Reading this issue, Ms Ronka remarked the importance of the efforts made in order to release the recommendation on 5G security, for which member states have been working on a very strict timeline at a national level and carried out national risk assessments. Ms Ronka then remarked that several member states have addressed supply chain-related issues and expressed the opinion that the first aim of the whole exercise has been to list and evaluate the possible cybersecurity risks for Europe and how to addressed them. The speaker also specified that the recommendation planned to put together a EU-wide risk assessment that will be soon published, and to come up with some conclusions based on the national risk assessments, including in the domains of supply chains and third party suppliers. Ms Ronka added that these actions only constitute the first steps of a longer process, which will be defined in the years to come as, to date, the competent European institutions have identified certain risks, but they still need to identify possible remedies to the emerging security concerns. Ms Ronka concluded her intervention by stating that the ongoing institutional work aims to put their first results forward by the end of the year.

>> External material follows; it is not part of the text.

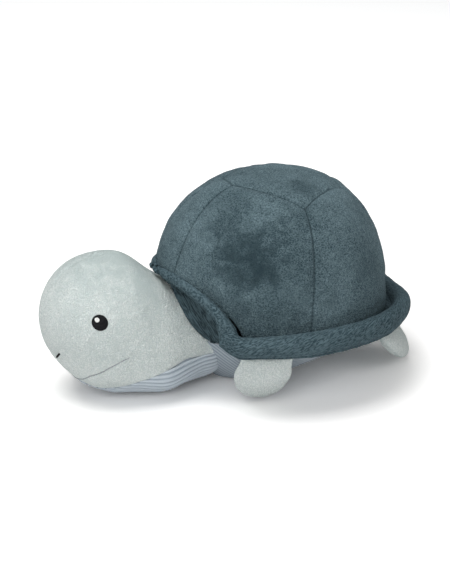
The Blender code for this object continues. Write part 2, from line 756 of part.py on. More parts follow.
def chin_panel(pivot):
    """Make the ribbed panel under the chin and throat."""
    slit = SEAM_GAP / HEAD_RADIUS / 2
    used = [row for row in head_rows() if chin_half_angle(row) > slit * 2]
    layers = []
    for lift in (0.0, -PILE_FABRIC):
        tip = head_point(used[0] - 1.0 / HEAD_ROWS, math.pi, lift)
        tip = tip.lerp(head_point(used[0], math.pi, lift), 0.5)
        rows = [[tip for _ in shares(CHIN_COLUMNS)]]
        for row in used:
            turns = head_turns(row)[1]
            turns[0] += slit
            turns[-1] -= slit
            rows.append([head_point(row, turn, lift) for turn in turns])
        layers.append(rows)
    add_piece("chin_panel", fabric_mesh(layers[0], layers[1]), RIB_COLOUR, pivot)


def head_filling(pivot, cutters):
    """Make the fibre inside the head and neck, hollowed for the neck's ball."""
    rows = []
    for row in head_rows()[1:]:
        cheek, chin = head_turns(row)
        ring = [*cheek, *chin[1:], *[math.tau - turn for turn in cheek[-2:0:-1]]]
        rows.append([head_point(row, turn, -PILE_FABRIC - FILL_GAP) for turn in ring])
    piece = add_piece("head_filling", filled_mesh(rows), FIBRE_COLOUR, pivot)
    cut_away(piece, cutters)


def neck_filling(pivot):
    """Make the fibre that the head turns on: a ball with a stem back to the body's filling."""
    turns = [math.tau * step / NECK_BALL_COLUMNS for step in range(NECK_BALL_COLUMNS)]
    rows = []
    for share in shares(NECK_BALL_ROWS)[:-1]:
        rows.append([NECK_PIVOT + NECK_BALL_RADIUS * turned(math.pi * share, turn) for turn in turns])
    end_slant = (math.pi - NECK_FRONT_ANGLE) / SOCKET_ROWS
    reach = (NECK_RADIUS + NECK_CLEARANCE) * math.cos(end_slant) - SEAM_GAP
    polar = math.pi - math.asin(NECK_STEM_RADIUS / reach)
    rows.append([NECK_PIVOT + reach * turned(polar, turn) for turn in turns])
    rows.append([NECK_PIVOT + reach * turned(math.pi, turn) for turn in turns])
    add_piece("neck_filling", filled_mesh(rows), FIBRE_COLOUR, pivot)


def neck_cutters():
    """Guide for the hollow that the neck's ball turns in, open to the rear."""
    hollow = make_cutter("guide_neck_hollow",
                         ball_mesh(NECK_PIVOT, NECK_BALL_RADIUS + BALL_CLEARANCE,
                                   HOLLOW_COLUMNS, HOLLOW_ROWS))
    return [hollow]


def surface_frame(row, turn, lift, hand):
    """Place on the head with its normal and the directions back and down along it."""
    step = 0.5 / HEAD_ROWS
    place = head_point(row, turn, lift)
    back = (head_point(row + step, turn, lift) - head_point(row - step, turn, lift)).normalized()
    down = (head_point(row, turn + step, lift) - head_point(row, turn - step, lift)).normalized()
    normal = down.cross(back).normalized()
    frame = [place, normal, back, down]
    for vector in frame:
        vector.x *= hand
    return frame


def disc_mesh(place, normal, first, second, radius, thickness):
    """Make a domed disc that rests on a surface."""
    bend = radius * radius / HEAD_RADIUS / 2
    mesh = bmesh.new()
    rows = []
    for share, rise in zip(DISC_REACH_SHARES, DISC_RISE_SHARES):
        ring = []
        for step in range(DISC_SIDES):
            turn = math.tau * step / DISC_SIDES
            arm = (first * math.cos(turn) + second * math.sin(turn)) * radius * share
            ring.append(place + arm + normal * (thickness * rise - bend * share * share))
        rows.append([mesh.verts.new(point) for point in ring])
    grid_faces(mesh, rows, True, False)
    return mesh


def face_details(pivot):
    """Make the embroidered eyes, nostrils and mouth."""
    for side, hand in (("left", 1.0), ("right", -1.0)):
        place, normal, back, down = surface_frame(EYE_ROW_SHARE, EYE_TURN, EYE_LIFT, hand)
        add_piece(f"{side}_eye", disc_mesh(place, normal, back, down, EYE_RADIUS, EYE_THICKNESS),
                  BLACK_THREAD, pivot)
        glint = place + normal * (EYE_THICKNESS + SEAM_GAP)
        glint -= down * HIGHLIGHT_RISE + back * HIGHLIGHT_FORWARD
        add_piece(f"{side}_eye_highlight",
                  disc_mesh(glint, normal, back, down, HIGHLIGHT_RADIUS, HIGHLIGHT_THICKNESS),
                  WHITE_THREAD, pivot)
        lift = SEAM_GAP + THREAD_RADIUS
        place, normal, back, down = surface_frame(NOSTRIL_ROW_SHARE, NOSTRIL_TURN, lift, hand)
        slant = (back * math.cos(NOSTRIL_SLANT) - down * math.sin(NOSTRIL_SLANT)) * NOSTRIL_LENGTH / 2
        add_piece(f"{side}_nostril", thread_mesh([place - slant, place, place + slant]),
                  BLACK_THREAD, pivot)
    route = [head_point(row, turn * math.pi, MOUTH_LIFT)
             for row, turn in zip(MOUTH_ROW_SHARES, MOUTH_TURN_SHARES)]
    mirrored = [Vector((-point.x, point.y, point.z)) for point in route[-2::-1]]
    add_piece("mouth_stitch", thread_mesh(smooth_route(route + mirrored, THREAD_STEPS)),
              GREY_THREAD, pivot)


def smooth_route(points, steps):
    """Round an open route with a smooth curve through its points."""
    closed = rounded([points[0] * 2.0 - points[1], *points, points[-1] * 2.0 - points[-2]], steps)
    return closed[steps:steps * len(points) + 1]


def thread_mesh(route):
    """Make a thread along a route, its ends drawn in."""
    rows = []
    for index, place in enumerate(route):
        before = route[max(0, index - 1)]
        after = route[min(len(route) - 1, index + 1)]
        along = (after - before).normalized()
        first = along.cross(Vector((0.0, 0.0, 1.0))).normalized()
        second = along.cross(first)
        rows.append([place + (first * math.cos(math.tau * step / THREAD_SIDES)
                              + second * math.sin(math.tau * step / THREAD_SIDES)) * THREAD_RADIUS
                     for step in range(THREAD_SIDES)])
    return filled_mesh(rows)


# Feet

def belly_reach(place, normal, width):
    """How far the edges between the belly's facets stand out past a place, under a foot's root."""
    low = math.floor(FOOT_ROOT_SHARE * BELLY_ROWS)
    share = FOOT_ROOT_SHARE * BELLY_ROWS - low
    arms = []
    for column in range(BODY_COLUMNS):
        turn = math.tau * column / BODY_COLUMNS
        edge = belly_point(turn, low / BELLY_ROWS, 0.0).lerp(belly_point(turn, (low + 1) / BELLY_ROWS, 0.0), share)
        arms.append(edge - place)
    return max(arm.dot(normal) for arm in arms if abs(arm.dot(width)) < FOOT_ROOT_HALF_WIDTH)


def foot_frame(hand, angle, slope, sweep, length):
    """Root, long direction, width direction, upper side and length of a foot."""
    step = PROBE_SHARE
    share = FOOT_ROOT_SHARE
    angle *= hand
    place = belly_point(angle, share, 0.0)
    outward = belly_point(angle, share + step, 0.0) - belly_point(angle, share - step, 0.0)
    across = belly_point(angle + step, share, 0.0) - belly_point(angle - step, share, 0.0)
    normal = outward.cross(across).normalized()
    if normal.z > 0.0:
        normal = -normal
    out = Vector((math.sin(angle), -math.cos(angle), 0.0))
    width = Vector((math.cos(angle), math.sin(angle), 0.0))
    root = place + normal * (belly_reach(place, normal, width) + FOOT_ROOT_RADIUS + SEAM_GAP)
    along = out * math.cos(slope) + Vector((0.0, 0.0, math.sin(slope)))
    along = (along + width * math.tan(sweep) * hand).normalized()
    upper = width.cross(along).normalized()
    if upper.dot(out) < 0.0:
        upper = -upper
    return root, along, width, upper, length


def foot_stations():
    """Shares along a foot: below zero round its root, above zero out to its tip."""
    root = [share - 1.0 for share in shares(FOOT_ROOT_ROWS)[:-1]]
    return root + [math.sin(math.pi / 2 * share) for share in shares(FOOT_ROWS)]


def foot_ring(frame, share, turns, depth):
    """Points round a foot at a share of its length, or round its root."""
    root, along, width, upper, length = frame
    if share < 0.0:
        turn_back = math.pi / 2 * share
        distance = (FOOT_ROOT_RADIUS - depth) * math.sin(turn_back)
        thick = (FOOT_ROOT_RADIUS - depth) * math.cos(turn_back)
        half_width = FOOT_ROOT_HALF_WIDTH - depth
    else:
        taper = (1.0 - share ** FOOT_TIP_POWER) ** FOOT_TIP_ROUND
        distance = (length - depth) * share
        thick = (blend(FOOT_ROOT_RADIUS, FOOT_HALF_THICKNESS, ease(share * FOOT_SWELL)) - depth) * taper
        half_width = (blend(FOOT_ROOT_HALF_WIDTH, FOOT_HALF_WIDTH, ease(share * FOOT_SWELL)) - depth) * taper
    return [root + along * distance + width * half_width * math.cos(turn)
            + upper * thick * math.sin(turn) for turn in turns]


def foot(name, hand, angle, slope, sweep, length):
    """Make one foot: upper panel, under panel and filling."""
    frame = foot_frame(hand, angle, slope, sweep, length)
    pivot = add_pivot(f"{name}_hinge", frame[0])
    half = FOOT_COLUMNS // 2
    stations = foot_stations()
    for part, start in (("upper", 0.0), ("under", math.pi)):
        turns = spread(start, start + math.pi, half)
        apart = frame[3] * math.cos(start) * SEAM_GAP / 2
        layers = [[[point + apart for point in foot_ring(frame, share, turns, depth)]
                   for share in stations] for depth in (0.0, FOOT_FABRIC)]
        add_piece(f"{name}_{part}_panel", fabric_mesh(layers[0], layers[1]), SKIN_COLOUR, pivot)
    whole = [math.tau * step / FOOT_COLUMNS for step in range(FOOT_COLUMNS)]
    rows = [foot_ring(frame, share, whole, FOOT_FABRIC + FILL_GAP) for share in stations[1:]]
    add_piece(f"{name}_filling", filled_mesh(rows), FIBRE_COLOUR, pivot)


def build():
    """Make the whole turtle."""
    clear_scene()
    opening, socket = arch_cutters()
    crown_panel()
    shell_panels([opening, socket])
    belly_panel([opening, socket])
    body_filling([opening, socket])
    for side, start, end in (("left", CORNER_ANGLE, math.pi),
                             ("right", math.pi, math.tau - CORNER_ANGLE)):
        brim_side(side, start, end)
    brim_front()
    head_pivot = add_pivot("head_pivot", NECK_PIVOT)
    neck_pivot = add_pivot("neck_pivot", NECK_PIVOT)
    for side, hand in (("left", 1.0), ("right", -1.0)):
        head_side_panel(side, hand, head_pivot)
    chin_panel(head_pivot)
    head_filling(head_pivot, neck_cutters())
    neck_filling(neck_pivot)
    face_details(head_pivot)
    for side, hand in (("left", 1.0), ("right", -1.0)):
        foot(f"front_{side}_foot", hand, FRONT_FOOT_ANGLE, FRONT_FOOT_SLOPE, FRONT_FOOT_SWEEP, FRONT_FOOT_LENGTH)
        foot(f"rear_{side}_foot", hand, REAR_FOOT_ANGLE, REAR_FOOT_SLOPE, REAR_FOOT_SWEEP, REAR_FOOT_LENGTH)


build()
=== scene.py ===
"""The looks of a plush turtle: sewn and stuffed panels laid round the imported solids."""

import json
import logging
import math
from dataclasses import asdict, dataclass, field
from enum import Enum
from typing import Callable, Optional, Sequence, Union

import bpy
import numpy as np
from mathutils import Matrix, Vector, noise
from mathutils.bvhtree import BVHTree

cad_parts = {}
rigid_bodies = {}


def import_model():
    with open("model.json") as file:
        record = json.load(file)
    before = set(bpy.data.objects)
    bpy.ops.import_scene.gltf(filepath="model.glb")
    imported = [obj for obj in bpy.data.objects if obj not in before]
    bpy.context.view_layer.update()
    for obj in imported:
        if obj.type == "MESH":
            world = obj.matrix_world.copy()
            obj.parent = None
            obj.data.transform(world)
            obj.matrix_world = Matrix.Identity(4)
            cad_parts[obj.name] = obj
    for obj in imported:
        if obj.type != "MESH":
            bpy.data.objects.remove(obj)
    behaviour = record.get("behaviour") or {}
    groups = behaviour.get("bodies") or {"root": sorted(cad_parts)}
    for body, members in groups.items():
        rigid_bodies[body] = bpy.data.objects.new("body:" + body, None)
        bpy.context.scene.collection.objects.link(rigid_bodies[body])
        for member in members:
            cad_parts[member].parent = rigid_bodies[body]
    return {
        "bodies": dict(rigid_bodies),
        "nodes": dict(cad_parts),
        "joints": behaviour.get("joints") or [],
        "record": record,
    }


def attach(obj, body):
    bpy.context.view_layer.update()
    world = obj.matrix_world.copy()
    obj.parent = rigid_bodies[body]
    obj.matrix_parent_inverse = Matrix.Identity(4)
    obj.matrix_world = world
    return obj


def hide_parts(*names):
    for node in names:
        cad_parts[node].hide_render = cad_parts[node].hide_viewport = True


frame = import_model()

MM = 0.001
RIB_PITCH = 4.0 * MM
# Gloss of the fibres, where bare plastic has 0.5
FIBRE_GLOSS = 0.15
# How often a search for a place on a form halves its range
HALVINGS = 14
# Marks: place in millimetres from the middle of the shell's rim, size in millimetres, and depth. The shell's
# are pile brushed the other way; the head's are painted shade over its top and upper sides
SHELL_MARKS = (((29, -43, 142), 26, 0.35), ((45, -51, 128), 28, 0.40), ((61, -40, 121), 34, 0.50),
               ((62, -47, 108), 30, 0.40), ((71, -29, 113), 26, 0.35), ((30, 12, 149), 24, 0.55),
               ((56, 2, 139), 16, 0.35), ((72, -35, 104), 16, 0.35), ((41, 50, 133), 18, 0.30),
               ((65, 50, 100), 26, 0.30), ((80, -30, 100), 70, 0.35))
# Painted shade: darker patches over the head's top and upper sides
SKIN_SHADE_MARKS = (((0, -118, 112), 66, 0.90), ((24, -100, 92), 34, 0.40), ((25, -150, 80), 52, 0.25))

# Places from the middle of the shell's rim on the floor
PIVOT_TO_MIDDLE = 66.0 * MM
HEAD_PLACE = (0.0, -127.0 * MM, 59.0 * MM)
PICTURE_MIDDLE = (-5.9 * MM, -33.6 * MM, 69.6 * MM)

# Slope and sweep in degrees, length and half width of the feet
FEET = {"front": (-117.0, -9.0, 41.0 * MM, 21.0 * MM), "rear": (-60.0, 32.0, 48.0 * MM, 24.0 * MM)}

Colour = tuple[float, float, float]
Place = Callable[[float, float], Vector]
log = logging.getLogger("turtle")


class Body(Enum):
    """The moving bodies that pieces ride on."""

    SHELL = "body"
    NECK = "neck"
    HEAD = "head"


class Slot(Enum):
    """The record's material slots."""

    SHELL = "shell_plush"
    SKIN = "skin_velour"
    RIBBED = "ribbed_plush"
    FIBRE = "fibre_filling"
    BLACK = "black_thread"
    WHITE = "white_thread"
    GREY = "grey_thread"


class Side(Enum):
    """The turtle's own sides, with the sign of their X."""

    LEFT = 1.0
    RIGHT = -1.0

    @property
    def word(self) -> str:
        """Name of the side as the nodes spell it."""
        return self.name.lower()


def blend(start: float, end: float, share: float) -> float:
    """Go from start to end by a share between 0 and 1."""
    return start + (end - start) * share


def ease(share: float) -> float:
    """Turn a share into a smooth step between 0 and 1."""
    held = min(1.0, max(0.0, share))
    return held * held * (3.0 - 2.0 * held)


def bell(value: float) -> float:
    """Rise smoothly from 0 at minus 1 to 1 at nought and back to 0 at 1."""
    return max(0.0, 1.0 - value * value) ** 2


def turned(polar: float, turn: float) -> Vector:
    """Direction at a polar angle from the front, turned from the top to the left."""
    across = math.sin(polar)
    return Vector((across * math.sin(turn), -math.cos(polar), across * math.cos(turn)))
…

The Q&A session covered the following issues: the ongoing MFF negotiations, the question of backdoors, the relation between cybersecurity and current law enforcement and law enforcement practices in the EU, the question of judicial cooperation in the EU, the question of cybersecurity certification, the role of the US and China regarding a possible consensus on cybersecurity rules, the question of brain drain from European universities, the question of intelligence sharing both in the EU and across the world, the issue of liability with regard to cybersecurity, the trickle down effect of military research, the question of the balancing of rights and obligations translated into technical solutions, the differences between the challenges of cybersecurity nowadays compared to ten years ago, the negotiations of the Cybersecurity Act, the current and the future role of ENISA, the question of an EU industrial policy, the relation between trade protectionism and cybersecurity.